Of Influences and Interpretations
Greatly influenced by folk traditions from Kerala and all of India, Bengal art practices such as Kalighat painting and Pattachitra, and even Indian court paintings, K.G. Subramanyan believed that folk art had a kind of mobility that other structured, sophisticated art forms lacked. He researched various Indian folk arts and crafts at length, and spoke about them often to his students, urging contemporary art practitioners to understand local craft techniques, and reinterpret them in their own vocabulary.
K.G. Subramanyan in his element
In his own paintings, Mani da would often depict Indian mythology and contemporary culture, drawing from all kinds of Indian and foreign references, such as African masks, Picasso’s cubism, Tanjore paintings, bazaar scenes and what not. He constantly tried to break boundaries between global cultures and geographical confines.
He would juxtapose icons from Indian mythology against human beings or animals, to represent complex reflections of conflict. For instance, there would be a monkey against a Hanuman or a modern-day girl against Durga, as if to show each as the reflection of the other. He strongly believed in the inherent powers and divinities present in each being, and through his art, he depicted the need for human beings to be constantly aware of the conflict between good and evil that resides within us.
Mythologies by K.G. Subramanyan
K.G. Subramanyan was a master at creating playful, witty and erotically charged pictorial fictions, and would often use metaphors to express his idea of culture and the world at large. For him, a culture in which the gods found the need to reincarnate themselves in order to save humans was hardly perfect, and these imperfections left enough room for him to experiment with his icons.
Courting the Shadows (2001), Oil on Canvas by K.G. Subramanyan
A master draughtsman, anatomy was Mani da’s strong point. Even when he distorted figures, which he did often, he did not violate the rules of construction. His art also featured a strong decorative element, but its purpose was not mere embellishment; instead, it created a layer of irony, blurring the lines between the real and the unreal.
Ethiopian Nativity (1987) by K.G. Subramanyan
The Versatility of a Thinking Artist
Seeing art and craft as part of the same continuum, K.G. Subramanyan experimented far and wide with different mediums, and at different scales, over the course of his long and illustrious career. Drawing and watercolours on paper, painting on canvas, printing serigraphs, reverse painting on glass in acrylic, sculpting in stone, creating terracotta murals, designing toys and textiles, illustrating children’s books and writing extensively on art – he did it all.

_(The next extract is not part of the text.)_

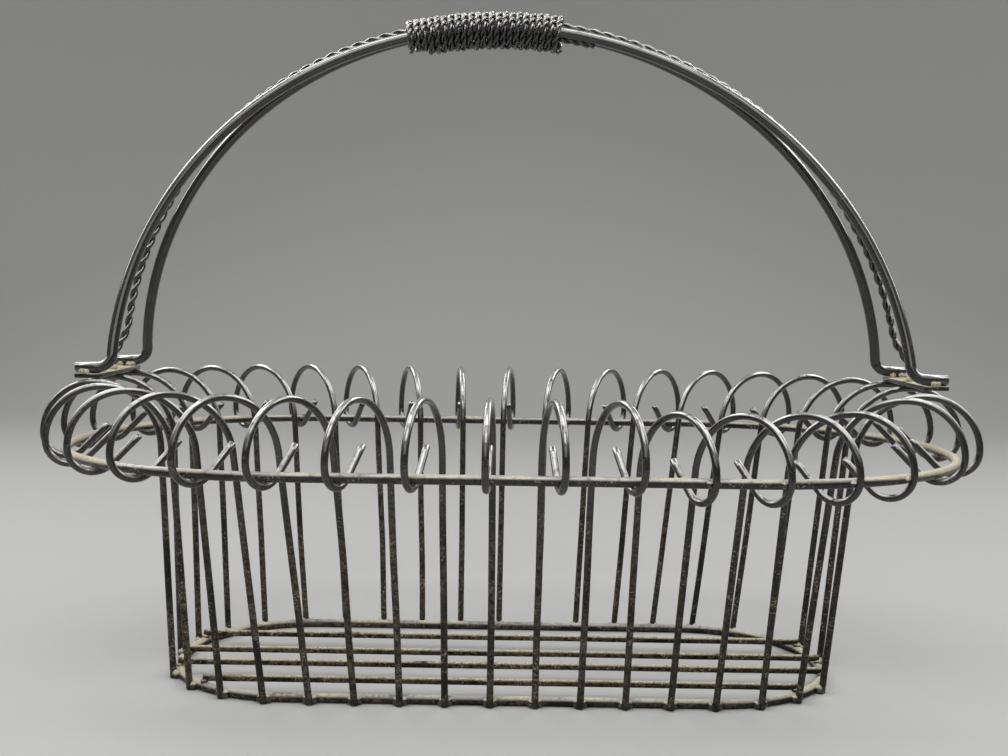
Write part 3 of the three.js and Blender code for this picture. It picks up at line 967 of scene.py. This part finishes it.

The Wardrobe Mirror (2002), Reverse Painting by K.G. Subramanyan
And this love for experimentation lasted till the very end of his days. A defining example of his ability to adapt to mediums, is evident in his decision to paint the façade of Kala Bhavan’s painting department building. He created a stunning black and white mural covering the entire building, which he repainted at the age of 86, when the colours began to fade away!
Kala Bhavan, Santiniketan. Source: K.S. Radhakrishnan
Inspired by this experiment, he ended up creating one of his greatest works ever in 2013, at the age of 88, titled ‘War of the Relics’ – a gigantic 16 panel, black and white acrylic on canvas, measuring 36 feet by 9 feet! The artwork is based on the ideology that all cultures have devised signs, symbols, and rituals to demonstrate the underlying unity of mankind, but how, over time, these devices have been uprooted from their original meaning, and adapted into biased ideologies. According to K.G. Subramanyan, these hollow relics of the past had created distance instead of unity, bringing the world to war. Featuring horsemen from the Crusades to battle tanks in Afghanistan, the larger than life masterpiece depicts how the politics of power is born in the lap of terror.
War of the Relics (2013) by K.G. Subramanyan
Another iconic work by K.G. Subramanyan, ‘Anatomy Lesson’, created in 2008, displayed his skill in working with terracotta, and sounded a warning over the fallouts arising from disharmony and violence. Moulded in terracotta reliefs, he depicted ripped human beings with fragmented limbs, their heads conversing with each other about trials and suffering. Ever the brilliant writer, he wrote about this work of art - “You do not have to go to anatomy rooms to see dismembered bodies. You can see them on the street.”.
Anatomy Lesson (2008) by K.G. Subramanyan
K.G. Subramanyan’s influence on Indian art is unparalleled and unforgettable. Across his impressive body of work, spanning different mediums, he paid close attention to the thread that connects creativity, labour, consumption, and aesthetic delight. A few years after his retirement in 1989 from Kala Bhavan, Santiniketan, Mani da moved back to Baroda (Vadodara) to live with his daughter, having lost his wife, more than a decade ago. He breathed his last on June 29, 2016, leaving a void that can never be filled.